#### [Requirement]
Repeat exactly the lines from the start of the records below through the line that contains "last_hub: The point", including both.
#####
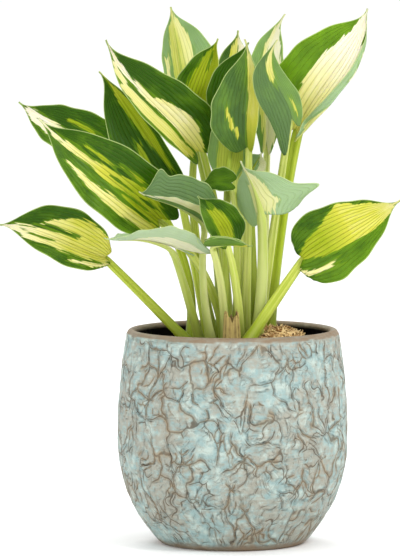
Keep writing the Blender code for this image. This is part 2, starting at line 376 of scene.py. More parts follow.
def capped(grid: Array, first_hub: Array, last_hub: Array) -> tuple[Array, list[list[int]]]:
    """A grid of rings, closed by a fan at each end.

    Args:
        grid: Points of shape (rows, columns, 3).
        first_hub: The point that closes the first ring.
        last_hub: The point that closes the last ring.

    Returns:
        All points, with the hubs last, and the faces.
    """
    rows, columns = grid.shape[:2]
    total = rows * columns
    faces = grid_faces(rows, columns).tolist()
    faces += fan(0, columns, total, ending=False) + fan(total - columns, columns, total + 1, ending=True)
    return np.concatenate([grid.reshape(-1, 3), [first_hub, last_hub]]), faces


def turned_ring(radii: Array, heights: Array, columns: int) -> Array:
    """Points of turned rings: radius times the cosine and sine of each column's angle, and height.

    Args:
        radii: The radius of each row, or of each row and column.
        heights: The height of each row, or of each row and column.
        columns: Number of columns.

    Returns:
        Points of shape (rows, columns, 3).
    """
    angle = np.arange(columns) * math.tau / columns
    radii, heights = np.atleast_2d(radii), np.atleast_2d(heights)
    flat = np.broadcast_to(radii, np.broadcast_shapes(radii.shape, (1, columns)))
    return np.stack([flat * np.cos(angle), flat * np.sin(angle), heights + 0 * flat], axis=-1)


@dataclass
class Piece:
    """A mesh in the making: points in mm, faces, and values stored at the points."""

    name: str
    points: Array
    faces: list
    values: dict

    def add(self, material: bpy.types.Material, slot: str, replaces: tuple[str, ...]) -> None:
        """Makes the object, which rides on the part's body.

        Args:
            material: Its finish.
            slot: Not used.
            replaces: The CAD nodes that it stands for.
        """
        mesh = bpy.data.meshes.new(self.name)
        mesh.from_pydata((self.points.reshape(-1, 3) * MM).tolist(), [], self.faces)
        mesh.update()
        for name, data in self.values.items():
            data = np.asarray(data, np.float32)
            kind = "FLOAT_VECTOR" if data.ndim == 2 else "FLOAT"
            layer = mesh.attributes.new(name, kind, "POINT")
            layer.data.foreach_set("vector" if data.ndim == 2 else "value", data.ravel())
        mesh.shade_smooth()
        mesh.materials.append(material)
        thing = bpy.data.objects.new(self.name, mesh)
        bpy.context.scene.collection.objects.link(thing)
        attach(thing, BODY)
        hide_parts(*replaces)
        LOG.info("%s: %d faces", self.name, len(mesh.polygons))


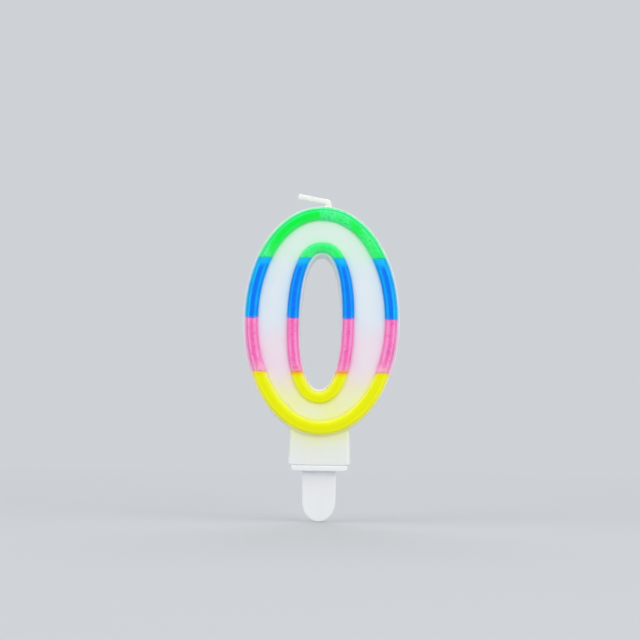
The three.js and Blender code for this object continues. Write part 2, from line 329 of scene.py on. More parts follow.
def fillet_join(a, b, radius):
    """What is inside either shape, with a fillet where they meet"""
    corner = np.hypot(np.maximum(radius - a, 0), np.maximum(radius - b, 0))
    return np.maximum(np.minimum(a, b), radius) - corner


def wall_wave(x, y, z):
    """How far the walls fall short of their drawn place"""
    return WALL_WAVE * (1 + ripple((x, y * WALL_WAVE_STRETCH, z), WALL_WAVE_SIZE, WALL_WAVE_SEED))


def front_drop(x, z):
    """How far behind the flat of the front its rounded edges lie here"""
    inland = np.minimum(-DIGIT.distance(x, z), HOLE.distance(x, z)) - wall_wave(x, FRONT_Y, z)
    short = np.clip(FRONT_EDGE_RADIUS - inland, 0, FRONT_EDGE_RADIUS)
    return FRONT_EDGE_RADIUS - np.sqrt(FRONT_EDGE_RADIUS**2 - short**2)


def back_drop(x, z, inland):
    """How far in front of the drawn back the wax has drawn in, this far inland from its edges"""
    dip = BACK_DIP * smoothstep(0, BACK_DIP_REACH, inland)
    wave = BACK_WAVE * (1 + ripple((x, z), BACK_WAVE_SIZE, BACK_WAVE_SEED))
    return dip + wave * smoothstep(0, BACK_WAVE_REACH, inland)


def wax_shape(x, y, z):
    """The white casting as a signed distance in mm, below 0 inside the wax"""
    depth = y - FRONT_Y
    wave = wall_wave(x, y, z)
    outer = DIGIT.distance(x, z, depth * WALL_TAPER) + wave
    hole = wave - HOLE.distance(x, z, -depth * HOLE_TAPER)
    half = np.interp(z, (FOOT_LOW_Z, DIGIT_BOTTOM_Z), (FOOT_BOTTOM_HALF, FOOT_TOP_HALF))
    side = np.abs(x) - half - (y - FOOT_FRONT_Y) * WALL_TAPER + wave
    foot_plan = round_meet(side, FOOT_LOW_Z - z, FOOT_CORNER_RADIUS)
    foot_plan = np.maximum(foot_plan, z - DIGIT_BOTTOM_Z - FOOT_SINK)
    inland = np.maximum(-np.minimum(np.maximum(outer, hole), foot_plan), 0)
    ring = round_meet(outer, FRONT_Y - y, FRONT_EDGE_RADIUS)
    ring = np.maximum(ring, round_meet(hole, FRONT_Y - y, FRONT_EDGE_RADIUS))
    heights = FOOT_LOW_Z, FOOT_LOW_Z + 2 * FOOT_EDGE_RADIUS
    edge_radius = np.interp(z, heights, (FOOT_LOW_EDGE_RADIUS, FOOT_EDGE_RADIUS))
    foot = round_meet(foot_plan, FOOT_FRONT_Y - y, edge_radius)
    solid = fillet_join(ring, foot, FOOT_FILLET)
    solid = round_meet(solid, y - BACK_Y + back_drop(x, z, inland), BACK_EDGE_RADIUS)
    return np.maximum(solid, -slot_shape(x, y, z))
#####
#### [Answer in full]
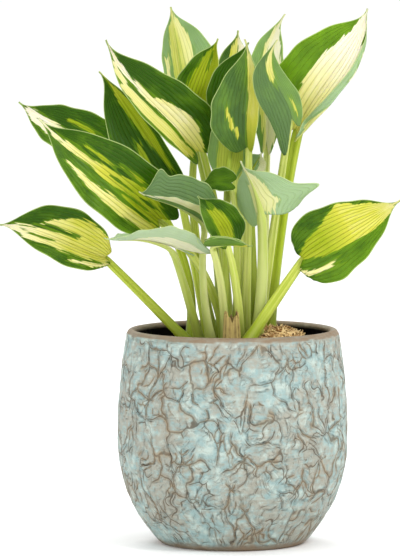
Keep writing the Blender code for this image. This is part 2, starting at line 376 of scene.py. More parts follow.
def capped(grid: Array, first_hub: Array, last_hub: Array) -> tuple[Array, list[list[int]]]:
    """A grid of rings, closed by a fan at each end.

    Args:
        grid: Points of shape (rows, columns, 3).
        first_hub: The point that closes the first ring.
        last_hub: The point that closes the last ring.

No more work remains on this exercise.